SOURCE MATERIAL:
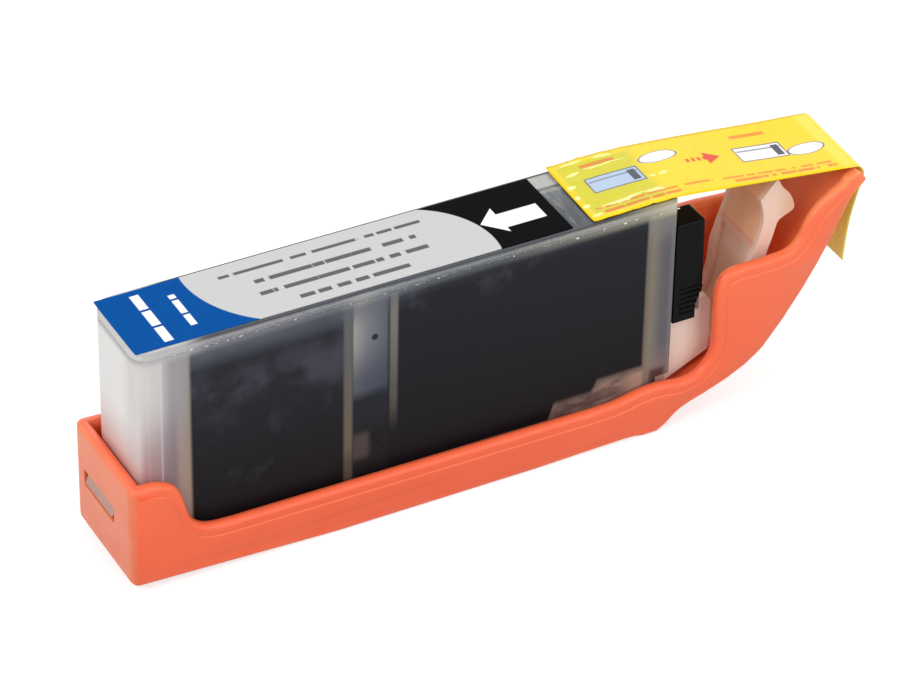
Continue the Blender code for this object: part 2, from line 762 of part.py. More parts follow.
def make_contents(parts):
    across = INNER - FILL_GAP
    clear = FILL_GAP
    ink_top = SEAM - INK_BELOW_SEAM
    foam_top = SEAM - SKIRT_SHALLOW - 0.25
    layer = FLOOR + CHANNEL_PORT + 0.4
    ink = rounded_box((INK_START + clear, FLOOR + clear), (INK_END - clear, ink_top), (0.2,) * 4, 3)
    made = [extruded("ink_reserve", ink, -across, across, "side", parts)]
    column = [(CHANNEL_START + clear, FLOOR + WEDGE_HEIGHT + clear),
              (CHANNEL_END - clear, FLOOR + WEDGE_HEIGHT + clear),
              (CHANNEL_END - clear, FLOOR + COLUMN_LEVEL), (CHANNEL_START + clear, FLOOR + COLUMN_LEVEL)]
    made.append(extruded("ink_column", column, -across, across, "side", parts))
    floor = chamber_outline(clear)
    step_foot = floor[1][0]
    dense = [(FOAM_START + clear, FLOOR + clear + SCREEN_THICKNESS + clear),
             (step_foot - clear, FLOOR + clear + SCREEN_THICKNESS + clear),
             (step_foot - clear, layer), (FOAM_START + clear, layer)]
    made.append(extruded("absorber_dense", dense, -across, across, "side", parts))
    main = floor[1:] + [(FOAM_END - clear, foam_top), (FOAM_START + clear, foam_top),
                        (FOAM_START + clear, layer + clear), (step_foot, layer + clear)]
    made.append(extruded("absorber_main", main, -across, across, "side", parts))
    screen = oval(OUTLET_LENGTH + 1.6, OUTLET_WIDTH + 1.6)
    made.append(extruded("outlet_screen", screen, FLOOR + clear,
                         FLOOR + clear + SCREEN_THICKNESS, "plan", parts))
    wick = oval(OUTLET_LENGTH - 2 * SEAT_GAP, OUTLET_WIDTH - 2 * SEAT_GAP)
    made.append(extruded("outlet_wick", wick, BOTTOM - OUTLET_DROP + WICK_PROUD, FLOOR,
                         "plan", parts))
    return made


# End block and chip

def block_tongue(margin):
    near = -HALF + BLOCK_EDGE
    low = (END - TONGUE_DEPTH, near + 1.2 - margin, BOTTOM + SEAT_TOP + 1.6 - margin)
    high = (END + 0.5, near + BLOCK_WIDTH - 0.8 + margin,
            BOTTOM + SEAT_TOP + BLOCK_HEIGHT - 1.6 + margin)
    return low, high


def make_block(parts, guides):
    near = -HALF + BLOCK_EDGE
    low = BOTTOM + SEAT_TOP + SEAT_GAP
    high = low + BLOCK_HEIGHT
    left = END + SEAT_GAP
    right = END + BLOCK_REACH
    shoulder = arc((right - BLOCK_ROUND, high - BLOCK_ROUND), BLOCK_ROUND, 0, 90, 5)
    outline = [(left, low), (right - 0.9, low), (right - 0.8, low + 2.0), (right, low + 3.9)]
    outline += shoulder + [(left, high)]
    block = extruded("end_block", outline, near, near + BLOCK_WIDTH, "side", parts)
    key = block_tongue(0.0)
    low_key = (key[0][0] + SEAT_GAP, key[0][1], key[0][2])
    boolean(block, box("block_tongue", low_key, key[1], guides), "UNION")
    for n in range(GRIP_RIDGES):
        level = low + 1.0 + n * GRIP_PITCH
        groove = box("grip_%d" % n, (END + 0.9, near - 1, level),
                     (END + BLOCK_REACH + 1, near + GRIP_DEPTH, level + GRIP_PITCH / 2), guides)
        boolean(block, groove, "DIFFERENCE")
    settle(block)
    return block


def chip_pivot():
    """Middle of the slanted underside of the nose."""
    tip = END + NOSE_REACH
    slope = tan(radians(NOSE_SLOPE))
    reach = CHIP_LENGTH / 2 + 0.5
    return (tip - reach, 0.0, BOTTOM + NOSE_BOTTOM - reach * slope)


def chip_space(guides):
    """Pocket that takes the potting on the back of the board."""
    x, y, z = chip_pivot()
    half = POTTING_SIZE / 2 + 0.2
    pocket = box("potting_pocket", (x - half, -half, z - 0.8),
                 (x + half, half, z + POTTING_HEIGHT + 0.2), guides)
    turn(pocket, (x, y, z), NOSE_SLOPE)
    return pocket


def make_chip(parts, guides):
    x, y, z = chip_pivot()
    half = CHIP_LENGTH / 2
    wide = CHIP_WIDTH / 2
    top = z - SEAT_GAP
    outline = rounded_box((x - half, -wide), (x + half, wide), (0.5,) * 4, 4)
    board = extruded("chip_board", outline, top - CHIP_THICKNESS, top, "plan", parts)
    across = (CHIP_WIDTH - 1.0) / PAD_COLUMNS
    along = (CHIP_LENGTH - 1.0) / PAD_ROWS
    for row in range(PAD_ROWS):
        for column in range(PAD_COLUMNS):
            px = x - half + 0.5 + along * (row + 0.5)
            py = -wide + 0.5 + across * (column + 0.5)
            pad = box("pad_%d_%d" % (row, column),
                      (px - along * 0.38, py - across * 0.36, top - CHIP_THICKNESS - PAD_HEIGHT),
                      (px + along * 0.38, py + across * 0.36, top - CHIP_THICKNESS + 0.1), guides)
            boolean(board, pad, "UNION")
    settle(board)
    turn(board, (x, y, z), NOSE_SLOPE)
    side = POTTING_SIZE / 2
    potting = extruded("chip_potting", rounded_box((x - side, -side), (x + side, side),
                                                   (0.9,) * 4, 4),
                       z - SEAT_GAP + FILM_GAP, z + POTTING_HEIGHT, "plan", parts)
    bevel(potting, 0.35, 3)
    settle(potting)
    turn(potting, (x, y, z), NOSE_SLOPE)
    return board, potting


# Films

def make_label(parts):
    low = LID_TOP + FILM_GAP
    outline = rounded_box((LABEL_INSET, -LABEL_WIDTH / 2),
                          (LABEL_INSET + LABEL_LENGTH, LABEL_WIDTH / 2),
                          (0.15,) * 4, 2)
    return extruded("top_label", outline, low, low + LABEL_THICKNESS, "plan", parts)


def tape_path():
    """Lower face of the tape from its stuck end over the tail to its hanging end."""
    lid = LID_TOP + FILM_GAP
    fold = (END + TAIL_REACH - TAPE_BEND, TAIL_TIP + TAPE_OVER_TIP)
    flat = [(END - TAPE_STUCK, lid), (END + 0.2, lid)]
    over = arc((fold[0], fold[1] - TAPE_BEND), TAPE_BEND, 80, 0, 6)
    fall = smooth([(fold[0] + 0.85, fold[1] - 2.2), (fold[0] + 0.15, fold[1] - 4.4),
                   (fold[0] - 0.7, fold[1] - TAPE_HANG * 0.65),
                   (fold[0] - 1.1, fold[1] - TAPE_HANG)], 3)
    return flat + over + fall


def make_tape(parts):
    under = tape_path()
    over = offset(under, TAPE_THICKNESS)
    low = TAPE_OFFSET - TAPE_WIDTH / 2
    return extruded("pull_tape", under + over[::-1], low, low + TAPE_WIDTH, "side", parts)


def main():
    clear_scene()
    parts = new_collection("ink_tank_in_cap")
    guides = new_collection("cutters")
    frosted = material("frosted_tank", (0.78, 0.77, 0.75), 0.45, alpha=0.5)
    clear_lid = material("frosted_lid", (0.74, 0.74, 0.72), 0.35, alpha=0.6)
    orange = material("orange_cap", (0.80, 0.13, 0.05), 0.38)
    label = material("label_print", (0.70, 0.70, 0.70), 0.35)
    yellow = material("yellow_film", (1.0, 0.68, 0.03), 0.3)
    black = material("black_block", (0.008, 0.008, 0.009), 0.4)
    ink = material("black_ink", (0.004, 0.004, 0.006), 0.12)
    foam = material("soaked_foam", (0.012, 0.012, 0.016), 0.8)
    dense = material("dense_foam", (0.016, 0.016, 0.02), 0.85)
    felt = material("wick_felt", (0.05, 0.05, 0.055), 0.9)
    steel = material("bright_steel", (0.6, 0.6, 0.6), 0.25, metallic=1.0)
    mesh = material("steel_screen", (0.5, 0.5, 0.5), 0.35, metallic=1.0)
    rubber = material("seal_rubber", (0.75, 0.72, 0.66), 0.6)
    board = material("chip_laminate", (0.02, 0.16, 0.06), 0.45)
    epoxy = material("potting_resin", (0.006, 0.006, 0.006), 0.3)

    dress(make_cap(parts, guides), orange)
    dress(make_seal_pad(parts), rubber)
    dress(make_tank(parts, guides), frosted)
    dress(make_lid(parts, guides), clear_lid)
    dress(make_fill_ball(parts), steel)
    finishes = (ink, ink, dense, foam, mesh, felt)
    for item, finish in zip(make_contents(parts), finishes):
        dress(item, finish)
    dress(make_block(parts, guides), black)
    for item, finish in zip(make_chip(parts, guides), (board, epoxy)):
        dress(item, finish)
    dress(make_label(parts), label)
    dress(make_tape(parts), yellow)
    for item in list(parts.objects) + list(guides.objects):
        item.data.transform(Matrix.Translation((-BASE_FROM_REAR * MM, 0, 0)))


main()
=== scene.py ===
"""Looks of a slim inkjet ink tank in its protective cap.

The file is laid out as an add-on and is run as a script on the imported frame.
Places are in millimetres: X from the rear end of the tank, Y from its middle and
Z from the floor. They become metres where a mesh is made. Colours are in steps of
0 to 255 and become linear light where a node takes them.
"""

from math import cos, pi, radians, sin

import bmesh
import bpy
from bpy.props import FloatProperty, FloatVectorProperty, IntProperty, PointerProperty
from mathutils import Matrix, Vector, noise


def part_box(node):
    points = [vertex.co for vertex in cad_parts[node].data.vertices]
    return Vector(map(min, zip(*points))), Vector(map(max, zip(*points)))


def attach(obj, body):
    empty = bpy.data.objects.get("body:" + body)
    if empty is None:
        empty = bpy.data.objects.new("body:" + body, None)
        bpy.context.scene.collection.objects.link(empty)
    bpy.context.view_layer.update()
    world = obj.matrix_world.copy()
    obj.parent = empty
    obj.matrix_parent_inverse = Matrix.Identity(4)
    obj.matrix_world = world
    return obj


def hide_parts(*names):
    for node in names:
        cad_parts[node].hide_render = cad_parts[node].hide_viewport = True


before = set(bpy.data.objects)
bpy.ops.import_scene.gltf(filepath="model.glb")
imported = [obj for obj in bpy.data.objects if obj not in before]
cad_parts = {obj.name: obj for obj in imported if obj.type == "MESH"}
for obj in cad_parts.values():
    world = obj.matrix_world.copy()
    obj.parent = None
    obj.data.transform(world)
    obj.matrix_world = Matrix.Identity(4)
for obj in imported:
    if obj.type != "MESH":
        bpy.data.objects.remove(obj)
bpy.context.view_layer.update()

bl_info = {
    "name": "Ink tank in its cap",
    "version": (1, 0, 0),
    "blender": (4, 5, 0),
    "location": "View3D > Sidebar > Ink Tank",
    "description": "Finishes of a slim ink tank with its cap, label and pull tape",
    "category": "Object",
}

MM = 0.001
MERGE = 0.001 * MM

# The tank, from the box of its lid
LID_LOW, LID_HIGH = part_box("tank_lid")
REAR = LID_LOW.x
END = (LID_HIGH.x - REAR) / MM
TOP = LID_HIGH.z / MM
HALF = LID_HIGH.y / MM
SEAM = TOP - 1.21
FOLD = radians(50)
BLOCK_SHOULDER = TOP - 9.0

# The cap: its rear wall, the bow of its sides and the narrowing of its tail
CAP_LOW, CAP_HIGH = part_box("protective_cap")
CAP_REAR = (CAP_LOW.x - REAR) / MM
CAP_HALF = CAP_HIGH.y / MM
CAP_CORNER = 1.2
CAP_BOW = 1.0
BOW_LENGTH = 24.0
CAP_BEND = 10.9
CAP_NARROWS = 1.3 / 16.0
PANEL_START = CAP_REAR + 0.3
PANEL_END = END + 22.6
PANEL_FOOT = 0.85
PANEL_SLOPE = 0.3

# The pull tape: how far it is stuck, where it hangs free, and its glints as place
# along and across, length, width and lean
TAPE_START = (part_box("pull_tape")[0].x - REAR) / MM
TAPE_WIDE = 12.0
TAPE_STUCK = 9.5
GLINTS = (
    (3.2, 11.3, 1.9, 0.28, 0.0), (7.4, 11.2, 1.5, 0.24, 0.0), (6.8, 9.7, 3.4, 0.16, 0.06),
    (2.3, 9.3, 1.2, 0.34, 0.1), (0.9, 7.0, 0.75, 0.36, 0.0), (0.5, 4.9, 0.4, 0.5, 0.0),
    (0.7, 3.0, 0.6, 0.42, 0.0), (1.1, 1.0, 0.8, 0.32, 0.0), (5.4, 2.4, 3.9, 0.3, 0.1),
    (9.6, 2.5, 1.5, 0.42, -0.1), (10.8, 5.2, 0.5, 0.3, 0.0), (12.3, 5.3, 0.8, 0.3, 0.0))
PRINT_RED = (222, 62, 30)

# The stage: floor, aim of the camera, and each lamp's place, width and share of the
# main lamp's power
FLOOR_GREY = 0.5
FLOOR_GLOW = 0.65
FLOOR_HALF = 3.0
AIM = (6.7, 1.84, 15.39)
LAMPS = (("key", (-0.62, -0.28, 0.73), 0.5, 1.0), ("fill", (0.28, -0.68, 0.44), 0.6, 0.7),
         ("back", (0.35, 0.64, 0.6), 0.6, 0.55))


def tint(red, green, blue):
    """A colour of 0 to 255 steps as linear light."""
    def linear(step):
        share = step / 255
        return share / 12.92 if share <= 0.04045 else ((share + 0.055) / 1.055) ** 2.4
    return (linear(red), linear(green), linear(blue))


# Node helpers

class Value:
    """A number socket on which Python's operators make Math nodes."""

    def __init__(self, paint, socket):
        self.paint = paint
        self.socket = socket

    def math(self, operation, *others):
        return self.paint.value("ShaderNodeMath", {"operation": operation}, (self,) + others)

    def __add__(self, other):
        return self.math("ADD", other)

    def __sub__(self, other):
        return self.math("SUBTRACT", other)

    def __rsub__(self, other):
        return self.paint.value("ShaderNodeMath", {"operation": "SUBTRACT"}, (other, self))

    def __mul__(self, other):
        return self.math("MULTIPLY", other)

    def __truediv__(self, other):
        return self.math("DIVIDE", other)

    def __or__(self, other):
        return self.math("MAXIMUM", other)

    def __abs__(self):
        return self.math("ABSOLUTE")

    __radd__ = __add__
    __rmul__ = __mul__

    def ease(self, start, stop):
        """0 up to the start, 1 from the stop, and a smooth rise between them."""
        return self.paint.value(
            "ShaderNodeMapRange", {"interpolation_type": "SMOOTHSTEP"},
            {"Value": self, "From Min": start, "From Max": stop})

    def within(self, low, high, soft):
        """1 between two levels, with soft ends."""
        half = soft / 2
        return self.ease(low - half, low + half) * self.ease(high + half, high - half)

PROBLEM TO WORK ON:
Filter the data, keeping only the lines that contain "Identity".

SOLUTION FOR THIS EXERCISE:
    obj.matrix_parent_inverse = Matrix.Identity(4)
    obj.matrix_world = Matrix.Identity(4)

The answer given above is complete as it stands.